## TASK STATEMENT
Copy each line that holds "JSON".

## INPUT DATA
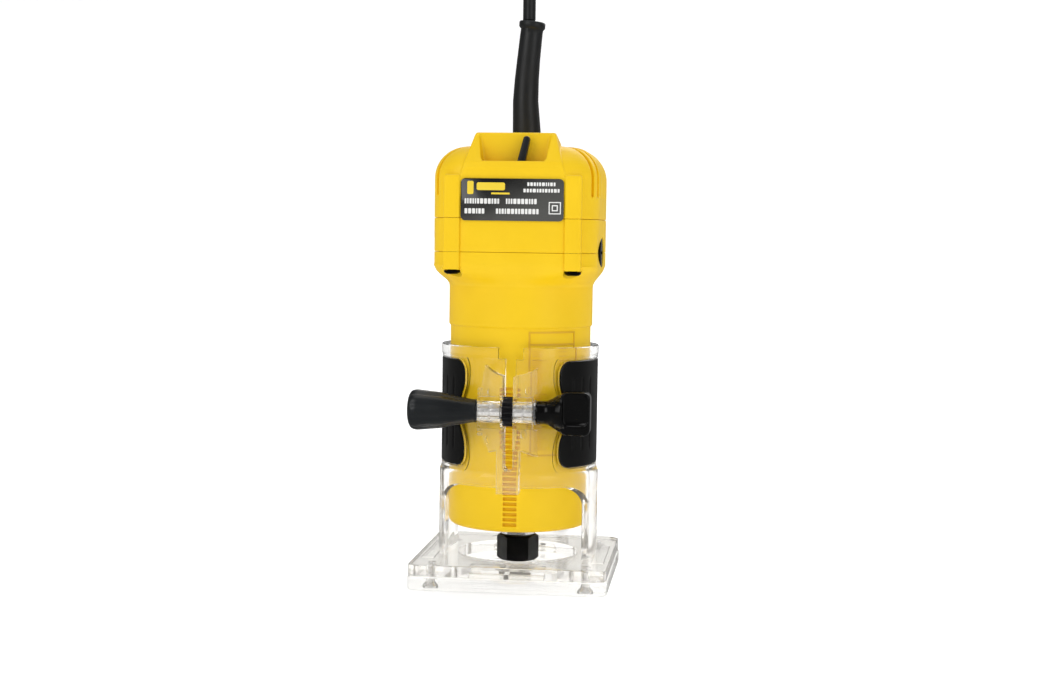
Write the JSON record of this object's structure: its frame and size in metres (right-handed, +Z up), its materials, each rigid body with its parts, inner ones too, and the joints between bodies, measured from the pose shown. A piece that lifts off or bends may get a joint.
==
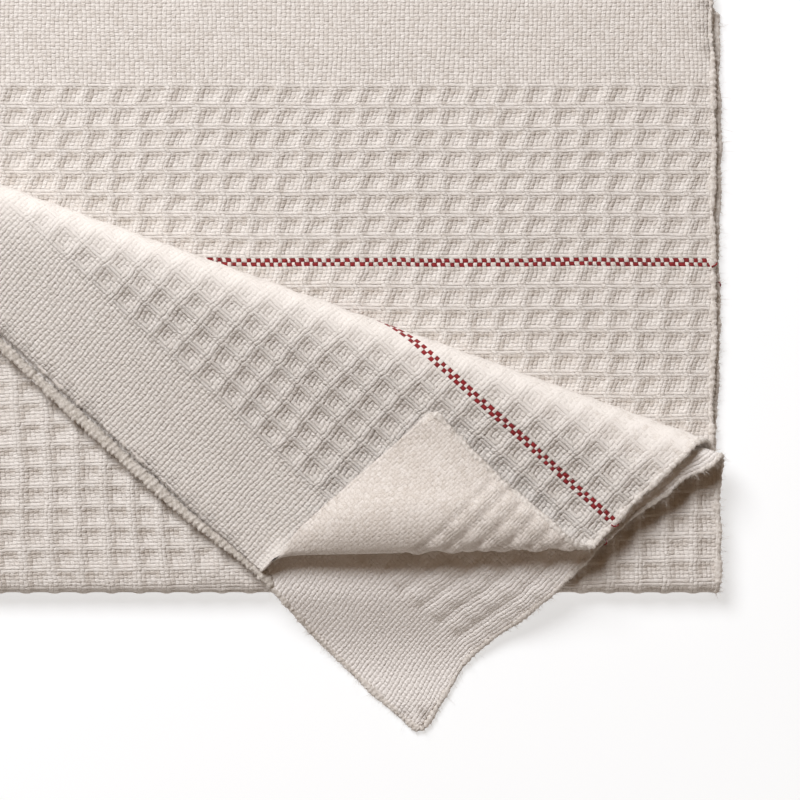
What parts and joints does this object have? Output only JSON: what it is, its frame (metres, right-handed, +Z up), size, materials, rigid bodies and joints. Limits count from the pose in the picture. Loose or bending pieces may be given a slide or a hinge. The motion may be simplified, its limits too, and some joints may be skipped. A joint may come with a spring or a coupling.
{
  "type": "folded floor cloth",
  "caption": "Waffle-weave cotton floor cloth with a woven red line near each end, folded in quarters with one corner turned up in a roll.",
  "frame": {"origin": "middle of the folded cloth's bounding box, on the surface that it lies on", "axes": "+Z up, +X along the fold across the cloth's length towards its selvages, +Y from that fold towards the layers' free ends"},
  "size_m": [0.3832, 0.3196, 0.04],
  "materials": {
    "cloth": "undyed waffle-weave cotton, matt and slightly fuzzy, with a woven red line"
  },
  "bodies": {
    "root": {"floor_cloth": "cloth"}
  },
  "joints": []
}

## CORRECT ANSWER
Write the JSON record of this object's structure: its frame and size in metres (right-handed, +Z up), its materials, each rigid body with its parts, inner ones too, and the joints between bodies, measured from the pose shown. A piece that lifts off or bends may get a joint.
What parts and joints does this object have? Output only JSON: what it is, its frame (metres, right-handed, +Z up), size, materials, rigid bodies and joints. Limits count from the pose in the picture. Loose or bending pieces may be given a slide or a hinge. The motion may be simplified, its limits too, and some joints may be skipped. A joint may come with a spring or a coupling.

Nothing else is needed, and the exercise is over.